**Stated task:** Provide the data again in its entirety, exactly as given.

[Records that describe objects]
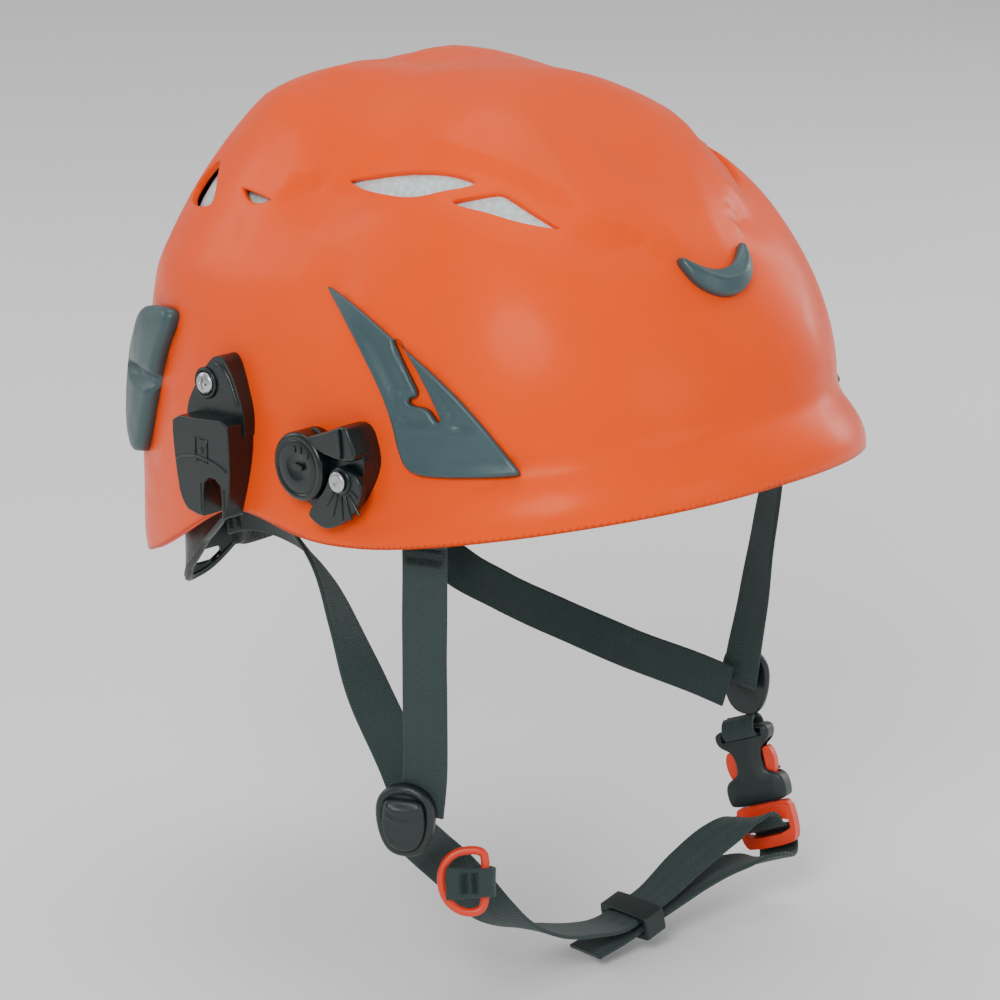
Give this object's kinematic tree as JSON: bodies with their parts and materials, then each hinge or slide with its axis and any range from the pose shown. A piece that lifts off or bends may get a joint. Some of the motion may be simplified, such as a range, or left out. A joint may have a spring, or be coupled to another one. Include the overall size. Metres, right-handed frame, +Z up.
{
  "type": "forestry helmet",
  "caption": "Vented climbing helmet with foam liner, side fittings for ear defenders and a visor, wheel-adjusted nape cradle and buckled chin strap.",
  "frame": {"origin": "centre of the head opening, between the ears, level with the top of the ears", "axes": "+Z is up through the crown, -Y is the helmet's front, -X is the wearer's right"},
  "size_m": [0.2242, 0.2763, 0.3188],
  "materials": {
    "orange_shell": "glossy moulded shell, orange",
    "foam": "light grey expanded foam",
    "slate": "satin slate green plastic",
    "black_green": "near-black green moulded plastic with a soft gloss",
    "dark_plastic": "dark moulded plastic",
    "webbing": "dark woven polyester webbing",
    "orange_part": "orange-red moulded plastic",
    "pad": "dark knitted fabric over soft foam",
    "steel": "turned steel screw head",
    "band": "flexible dark plastic band"
  },
  "bodies": {
    "root": {"outer_shell": "orange_shell", "foam_liner": "foam", "crown_pad": "pad", "front_lamp_clip": "slate", "side_panel_right": "slate", "rear_lamp_clip_right": "slate", "earmuff_adapter_right": "black_green", "adapter_screw_right": "steel", "visor_adapter_right": "black_green", "visor_pivot_right": "steel", "cradle_pivot_right": "dark_plastic", "front_anchor_right": "dark_plastic", "front_strap_right": "webbing", "rear_strap_right": "webbing", "divider_right": "dark_plastic", "side_panel_left": "slate", "rear_lamp_clip_left": "slate", "earmuff_adapter_left": "black_green", "adapter_screw_left": "steel", "visor_adapter_left": "black_green", "visor_pivot_left": "steel", "cradle_pivot_left": "dark_plastic", "front_anchor_left": "dark_plastic", "front_strap_left": "webbing", "rear_strap_left": "webbing", "divider_left": "dark_plastic", "headband": "band", "brow_pad": "pad", "ring_loop": "webbing", "socket_loop": "webbing", "chin_strap": "webbing", "strap_adjuster": "dark_plastic", "buckle_socket": "dark_plastic"},
    "cradle": {"nape_cradle": "dark_plastic", "nape_pad": "pad"},
    "wheel": {"size_wheel": "dark_plastic", "size_pinion": "dark_plastic"},
    "rack_left": {"size_rack_left": "band"},
    "rack_right": {"size_rack_right": "band"},
    "visor_right": {"visor_quadrant_right": "black_green"},
    "visor_left": {"visor_quadrant_left": "black_green"},
    "flap_right": {"divider_flap_right": "dark_plastic"},
    "flap_left": {"divider_flap_left": "dark_plastic"},
    "ring": {"d_ring": "orange_part"},
    "plug": {"buckle_plug": "orange_part"},
    "prong_front": {"buckle_prong_front": "orange_part"},
    "prong_rear": {"buckle_prong_rear": "orange_part"}
  },
  "joints": [
    {"name": "cradle_tilt", "type": "hinge", "parent": "root", "child": "cradle", "pos_m": [0, 0.042, 0.011], "axis": [1, 0, 0], "range_deg": [-14, 0], "deforming": ["rear_strap_right", "rear_strap_left"]},
    {"name": "wheel_turn", "type": "hinge", "parent": "cradle", "child": "wheel", "pos_m": [0, 0.112, -0.027], "axis": [0, 1, 0], "range_deg": [-90, 90]},
    {"name": "rack_slide_left", "type": "slide", "parent": "cradle", "child": "rack_left", "axis": [1, 0, 0], "range_m": [-0.0094, 0.0094]},
    {"name": "rack_slide_right", "type": "slide", "parent": "cradle", "child": "rack_right", "axis": [1, 0, 0], "range_m": [-0.0095, 0.0095]},
    {"name": "visor_arm_right", "type": "hinge", "parent": "root", "child": "visor_right", "pos_m": [-0.106, -0.0304, 0.0303], "axis": [1, 0, 0], "range_deg": [-30, 0]},
    {"name": "visor_arm_left", "type": "hinge", "parent": "root", "child": "visor_left", "pos_m": [0.106, -0.0304, 0.0303], "axis": [1, 0, 0], "range_deg": [-30, 0]},
    {"name": "flap_hinge_right", "type": "hinge", "parent": "root", "child": "flap_right", "pos_m": [-0.09374, -0.04225, -0.0858], "axis": [-0.4683, 0.8836, 0], "range_deg": [0, 75]},
    {"name": "flap_hinge_left", "type": "hinge", "parent": "root", "child": "flap_left", "pos_m": [0.0911, -0.0396, -0.0798], "axis": [0, -1, 0], "range_deg": [0, 75]},
    {"name": "ring_swing", "type": "hinge", "parent": "root", "child": "ring", "pos_m": [-0.06787, -0.05667, -0.1173], "axis": [0.2076, 0.2059, 0.9563], "range_deg": [-20, 25]},
    {"name": "plug_slide", "type": "slide", "parent": "root", "child": "plug", "axis": [0, -0.3629, -0.9318], "range_m": [0, 0.03], "deforming": ["chin_strap"]},
    {"name": "prong_squeeze_front", "type": "hinge", "parent": "plug", "child": "prong_front", "pos_m": [0.08962, -0.05553, -0.13139], "axis": [-0.9272, -0.349, 0.1359], "range_deg": [0, 6], "stiffness_Nm_per_rad": 0.05},
    {"name": "prong_squeeze_rear", "type": "hinge", "parent": "plug", "child": "prong_rear", "pos_m": [0.08438, -0.04343, -0.13611], "axis": [0.9272, 0.349, -0.1359], "range_deg": [0, 6], "stiffness_Nm_per_rad": 0.05}
  ],
  "couplings": [
    {"joint": "wheel_turn", "follows": "rack_slide_left", "rad_per_m": 166.67},
    {"joint": "rack_slide_right", "follows": "rack_slide_left", "ratio": -1}
  ]
}
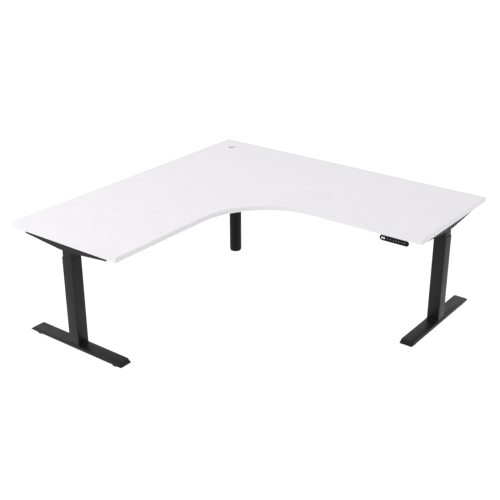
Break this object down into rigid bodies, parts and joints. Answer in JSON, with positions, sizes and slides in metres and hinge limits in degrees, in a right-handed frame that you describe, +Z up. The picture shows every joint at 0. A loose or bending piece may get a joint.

**Worked answer:**
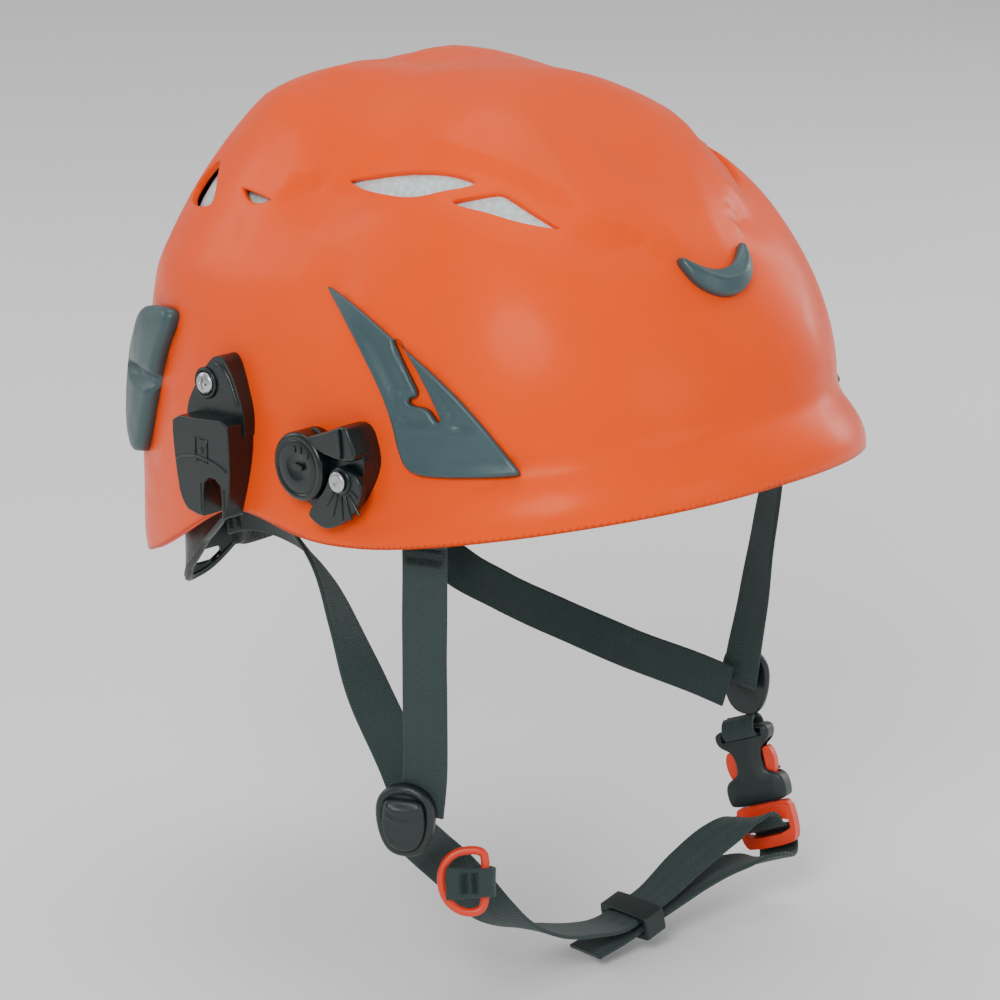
Give this object's kinematic tree as JSON: bodies with their parts and materials, then each hinge or slide with its axis and any range from the pose shown. A piece that lifts off or bends may get a joint. Some of the motion may be simplified, such as a range, or left out. A joint may have a spring, or be coupled to another one. Include the overall size. Metres, right-handed frame, +Z up.
{
  "type": "forestry helmet",
  "caption": "Vented climbing helmet with foam liner, side fittings for ear defenders and a visor, wheel-adjusted nape cradle and buckled chin strap.",
  "frame": {"origin": "centre of the head opening, between the ears, level with the top of the ears", "axes": "+Z is up through the crown, -Y is the helmet's front, -X is the wearer's right"},
  "size_m": [0.2242, 0.2763, 0.3188],
  "materials": {
    "orange_shell": "glossy moulded shell, orange",
    "foam": "light grey expanded foam",
    "slate": "satin slate green plastic",
    "black_green": "near-black green moulded plastic with a soft gloss",
    "dark_plastic": "dark moulded plastic",
    "webbing": "dark woven polyester webbing",
    "orange_part": "orange-red moulded plastic",
    "pad": "dark knitted fabric over soft foam",
    "steel": "turned steel screw head",
    "band": "flexible dark plastic band"
  },
  "bodies": {
    "root": {"outer_shell": "orange_shell", "foam_liner": "foam", "crown_pad": "pad", "front_lamp_clip": "slate", "side_panel_right": "slate", "rear_lamp_clip_right": "slate", "earmuff_adapter_right": "black_green", "adapter_screw_right": "steel", "visor_adapter_right": "black_green", "visor_pivot_right": "steel", "cradle_pivot_right": "dark_plastic", "front_anchor_right": "dark_plastic", "front_strap_right": "webbing", "rear_strap_right": "webbing", "divider_right": "dark_plastic", "side_panel_left": "slate", "rear_lamp_clip_left": "slate", "earmuff_adapter_left": "black_green", "adapter_screw_left": "steel", "visor_adapter_left": "black_green", "visor_pivot_left": "steel", "cradle_pivot_left": "dark_plastic", "front_anchor_left": "dark_plastic", "front_strap_left": "webbing", "rear_strap_left": "webbing", "divider_left": "dark_plastic", "headband": "band", "brow_pad": "pad", "ring_loop": "webbing", "socket_loop": "webbing", "chin_strap": "webbing", "strap_adjuster": "dark_plastic", "buckle_socket": "dark_plastic"},
    "cradle": {"nape_cradle": "dark_plastic", "nape_pad": "pad"},
    "wheel": {"size_wheel": "dark_plastic", "size_pinion": "dark_plastic"},
    "rack_left": {"size_rack_left": "band"},
    "rack_right": {"size_rack_right": "band"},
    "visor_right": {"visor_quadrant_right": "black_green"},
    "visor_left": {"visor_quadrant_left": "black_green"},
    "flap_right": {"divider_flap_right": "dark_plastic"},
    "flap_left": {"divider_flap_left": "dark_plastic"},
    "ring": {"d_ring": "orange_part"},
    "plug": {"buckle_plug": "orange_part"},
    "prong_front": {"buckle_prong_front": "orange_part"},
    "prong_rear": {"buckle_prong_rear": "orange_part"}
  },
  "joints": [
    {"name": "cradle_tilt", "type": "hinge", "parent": "root", "child": "cradle", "pos_m": [0, 0.042, 0.011], "axis": [1, 0, 0], "range_deg": [-14, 0], "deforming": ["rear_strap_right", "rear_strap_left"]},
    {"name": "wheel_turn", "type": "hinge", "parent": "cradle", "child": "wheel", "pos_m": [0, 0.112, -0.027], "axis": [0, 1, 0], "range_deg": [-90, 90]},
    {"name": "rack_slide_left", "type": "slide", "parent": "cradle", "child": "rack_left", "axis": [1, 0, 0], "range_m": [-0.0094, 0.0094]},
    {"name": "rack_slide_right", "type": "slide", "parent": "cradle", "child": "rack_right", "axis": [1, 0, 0], "range_m": [-0.0095, 0.0095]},
    {"name": "visor_arm_right", "type": "hinge", "parent": "root", "child": "visor_right", "pos_m": [-0.106, -0.0304, 0.0303], "axis": [1, 0, 0], "range_deg": [-30, 0]},
    {"name": "visor_arm_left", "type": "hinge", "parent": "root", "child": "visor_left", "pos_m": [0.106, -0.0304, 0.0303], "axis": [1, 0, 0], "range_deg": [-30, 0]},
    {"name": "flap_hinge_right", "type": "hinge", "parent": "root", "child": "flap_right", "pos_m": [-0.09374, -0.04225, -0.0858], "axis": [-0.4683, 0.8836, 0], "range_deg": [0, 75]},
    {"name": "flap_hinge_left", "type": "hinge", "parent": "root", "child": "flap_left", "pos_m": [0.0911, -0.0396, -0.0798], "axis": [0, -1, 0], "range_deg": [0, 75]},
    {"name": "ring_swing", "type": "hinge", "parent": "root", "child": "ring", "pos_m": [-0.06787, -0.05667, -0.1173], "axis": [0.2076, 0.2059, 0.9563], "range_deg": [-20, 25]},
    {"name": "plug_slide", "type": "slide", "parent": "root", "child": "plug", "axis": [0, -0.3629, -0.9318], "range_m": [0, 0.03], "deforming": ["chin_strap"]},
    {"name": "prong_squeeze_front", "type": "hinge", "parent": "plug", "child": "prong_front", "pos_m": [0.08962, -0.05553, -0.13139], "axis": [-0.9272, -0.349, 0.1359], "range_deg": [0, 6], "stiffness_Nm_per_rad": 0.05},
    {"name": "prong_squeeze_rear", "type": "hinge", "parent": "plug", "child": "prong_rear", "pos_m": [0.08438, -0.04343, -0.13611], "axis": [0.9272, 0.349, -0.1359], "range_deg": [0, 6], "stiffness_Nm_per_rad": 0.05}
  ],
  "couplings": [
    {"joint": "wheel_turn", "follows": "rack_slide_left", "rad_per_m": 166.67},
    {"joint": "rack_slide_right", "follows": "rack_slide_left", "ratio": -1}
  ]
}
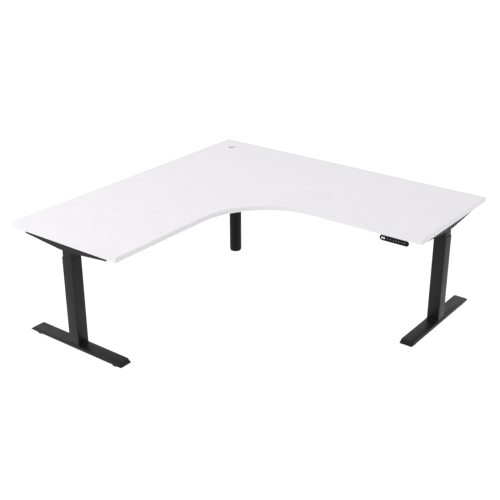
Break this object down into rigid bodies, parts and joints. Answer in JSON, with positions, sizes and slides in metres and hinge limits in degrees, in a right-handed frame that you describe, +Z up. The picture shows every joint at 0. A loose or bending piece may get a joint.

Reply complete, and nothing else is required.